# Task statement
Lines holding the string "scene" are the ones to copy from this listing.

** Begin Source data **

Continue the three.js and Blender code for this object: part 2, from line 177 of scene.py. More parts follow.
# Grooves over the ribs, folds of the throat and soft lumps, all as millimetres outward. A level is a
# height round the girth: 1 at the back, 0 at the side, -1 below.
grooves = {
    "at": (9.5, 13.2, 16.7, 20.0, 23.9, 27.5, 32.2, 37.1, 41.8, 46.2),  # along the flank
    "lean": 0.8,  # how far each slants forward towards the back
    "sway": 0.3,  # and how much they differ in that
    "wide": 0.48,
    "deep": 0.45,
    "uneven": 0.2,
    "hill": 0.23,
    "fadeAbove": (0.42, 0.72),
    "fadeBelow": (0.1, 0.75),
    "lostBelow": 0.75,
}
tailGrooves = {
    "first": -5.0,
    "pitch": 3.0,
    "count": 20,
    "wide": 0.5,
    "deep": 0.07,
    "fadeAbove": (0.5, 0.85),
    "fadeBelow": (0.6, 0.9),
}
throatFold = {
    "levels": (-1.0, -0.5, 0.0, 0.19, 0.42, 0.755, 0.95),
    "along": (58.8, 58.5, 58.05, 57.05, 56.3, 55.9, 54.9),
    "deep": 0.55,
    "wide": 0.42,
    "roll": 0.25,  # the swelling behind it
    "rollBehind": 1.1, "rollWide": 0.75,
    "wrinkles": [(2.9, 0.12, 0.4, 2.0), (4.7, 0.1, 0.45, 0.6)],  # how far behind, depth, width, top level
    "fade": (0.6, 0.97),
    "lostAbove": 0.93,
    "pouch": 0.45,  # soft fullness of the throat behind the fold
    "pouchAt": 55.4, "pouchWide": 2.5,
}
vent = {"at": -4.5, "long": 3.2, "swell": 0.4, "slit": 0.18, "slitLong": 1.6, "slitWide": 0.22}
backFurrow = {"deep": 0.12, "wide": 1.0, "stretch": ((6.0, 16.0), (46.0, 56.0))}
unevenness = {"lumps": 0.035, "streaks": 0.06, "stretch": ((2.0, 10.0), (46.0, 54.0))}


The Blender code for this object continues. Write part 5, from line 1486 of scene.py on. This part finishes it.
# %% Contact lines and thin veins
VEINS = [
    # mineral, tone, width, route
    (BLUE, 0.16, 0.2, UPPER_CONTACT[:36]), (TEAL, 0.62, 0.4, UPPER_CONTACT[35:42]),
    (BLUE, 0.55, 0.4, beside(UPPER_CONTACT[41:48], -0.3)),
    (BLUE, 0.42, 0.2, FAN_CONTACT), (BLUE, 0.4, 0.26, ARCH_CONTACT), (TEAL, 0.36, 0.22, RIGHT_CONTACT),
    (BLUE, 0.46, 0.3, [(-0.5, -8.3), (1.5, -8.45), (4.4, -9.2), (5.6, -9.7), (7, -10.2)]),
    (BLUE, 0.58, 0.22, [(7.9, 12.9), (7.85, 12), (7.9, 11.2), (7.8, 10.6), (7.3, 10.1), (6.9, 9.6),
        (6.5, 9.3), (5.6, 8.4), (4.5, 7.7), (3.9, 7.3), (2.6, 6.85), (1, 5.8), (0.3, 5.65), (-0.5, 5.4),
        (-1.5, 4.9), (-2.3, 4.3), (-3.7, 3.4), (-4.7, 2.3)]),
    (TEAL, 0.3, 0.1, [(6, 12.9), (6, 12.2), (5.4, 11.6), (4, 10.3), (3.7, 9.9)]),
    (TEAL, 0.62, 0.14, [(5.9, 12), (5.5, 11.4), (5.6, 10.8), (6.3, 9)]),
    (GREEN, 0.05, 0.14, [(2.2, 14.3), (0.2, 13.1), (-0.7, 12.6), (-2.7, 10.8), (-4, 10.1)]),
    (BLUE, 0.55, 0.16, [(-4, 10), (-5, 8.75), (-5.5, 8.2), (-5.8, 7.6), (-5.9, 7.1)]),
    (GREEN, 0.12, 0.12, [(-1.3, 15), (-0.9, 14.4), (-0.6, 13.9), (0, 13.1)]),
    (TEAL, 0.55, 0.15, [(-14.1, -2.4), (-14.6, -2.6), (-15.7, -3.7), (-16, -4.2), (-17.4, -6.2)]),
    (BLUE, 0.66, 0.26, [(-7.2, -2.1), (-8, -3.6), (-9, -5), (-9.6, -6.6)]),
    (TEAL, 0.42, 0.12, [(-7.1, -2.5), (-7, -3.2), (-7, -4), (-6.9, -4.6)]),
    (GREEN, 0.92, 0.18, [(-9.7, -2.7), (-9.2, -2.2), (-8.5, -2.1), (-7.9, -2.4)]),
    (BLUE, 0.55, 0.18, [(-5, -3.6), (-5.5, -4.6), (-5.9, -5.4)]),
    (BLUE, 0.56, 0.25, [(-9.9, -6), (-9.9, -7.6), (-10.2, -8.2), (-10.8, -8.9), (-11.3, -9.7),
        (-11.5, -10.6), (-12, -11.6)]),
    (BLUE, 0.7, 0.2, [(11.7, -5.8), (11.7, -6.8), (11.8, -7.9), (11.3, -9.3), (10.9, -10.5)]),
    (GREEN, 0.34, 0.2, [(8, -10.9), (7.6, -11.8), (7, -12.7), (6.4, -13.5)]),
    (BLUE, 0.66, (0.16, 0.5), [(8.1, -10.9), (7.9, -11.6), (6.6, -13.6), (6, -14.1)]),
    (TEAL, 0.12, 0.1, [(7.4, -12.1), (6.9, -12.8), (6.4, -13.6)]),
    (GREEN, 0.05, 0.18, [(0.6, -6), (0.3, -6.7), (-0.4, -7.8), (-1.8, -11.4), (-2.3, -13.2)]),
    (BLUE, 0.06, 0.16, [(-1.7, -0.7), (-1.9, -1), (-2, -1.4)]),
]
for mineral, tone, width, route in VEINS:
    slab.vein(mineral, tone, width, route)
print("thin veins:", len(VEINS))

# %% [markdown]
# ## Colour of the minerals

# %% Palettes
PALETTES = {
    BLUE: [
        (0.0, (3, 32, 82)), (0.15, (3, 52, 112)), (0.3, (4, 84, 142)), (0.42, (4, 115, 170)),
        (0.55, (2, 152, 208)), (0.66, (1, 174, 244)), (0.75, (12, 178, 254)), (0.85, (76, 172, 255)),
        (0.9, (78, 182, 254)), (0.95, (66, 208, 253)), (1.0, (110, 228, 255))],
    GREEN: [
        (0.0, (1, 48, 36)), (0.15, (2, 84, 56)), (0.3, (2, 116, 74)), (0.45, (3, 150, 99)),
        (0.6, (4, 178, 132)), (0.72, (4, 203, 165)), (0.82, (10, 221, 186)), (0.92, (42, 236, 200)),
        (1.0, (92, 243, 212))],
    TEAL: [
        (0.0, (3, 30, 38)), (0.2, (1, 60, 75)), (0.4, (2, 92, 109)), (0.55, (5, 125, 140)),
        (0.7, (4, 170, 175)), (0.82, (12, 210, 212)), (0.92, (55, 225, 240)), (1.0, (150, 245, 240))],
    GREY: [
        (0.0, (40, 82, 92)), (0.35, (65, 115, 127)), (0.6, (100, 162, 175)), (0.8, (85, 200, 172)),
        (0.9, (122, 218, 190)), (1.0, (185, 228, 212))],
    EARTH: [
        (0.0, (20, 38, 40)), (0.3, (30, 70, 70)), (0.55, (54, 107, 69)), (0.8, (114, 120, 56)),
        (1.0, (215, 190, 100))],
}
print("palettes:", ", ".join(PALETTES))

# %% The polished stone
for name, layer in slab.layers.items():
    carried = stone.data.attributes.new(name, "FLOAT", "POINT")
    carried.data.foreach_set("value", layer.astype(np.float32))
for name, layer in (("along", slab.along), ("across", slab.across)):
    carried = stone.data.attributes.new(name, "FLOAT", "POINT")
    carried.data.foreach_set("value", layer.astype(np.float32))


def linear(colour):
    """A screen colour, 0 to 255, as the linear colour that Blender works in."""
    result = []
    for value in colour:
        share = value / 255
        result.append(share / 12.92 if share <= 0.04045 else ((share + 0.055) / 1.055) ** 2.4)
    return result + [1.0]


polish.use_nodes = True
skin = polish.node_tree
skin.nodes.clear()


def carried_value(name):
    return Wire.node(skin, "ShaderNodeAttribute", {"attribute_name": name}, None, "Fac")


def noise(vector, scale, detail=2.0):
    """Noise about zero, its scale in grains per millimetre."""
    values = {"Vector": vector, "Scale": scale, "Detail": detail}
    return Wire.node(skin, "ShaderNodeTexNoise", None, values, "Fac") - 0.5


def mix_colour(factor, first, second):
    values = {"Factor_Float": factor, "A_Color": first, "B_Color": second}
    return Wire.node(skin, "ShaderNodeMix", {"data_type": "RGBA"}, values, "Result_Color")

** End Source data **

# Answer for this exercise
Continue the three.js and Blender code for this object: part 2, from line 177 of scene.py. More parts follow.
The Blender code for this object continues. Write part 5, from line 1486 of scene.py on. This part finishes it.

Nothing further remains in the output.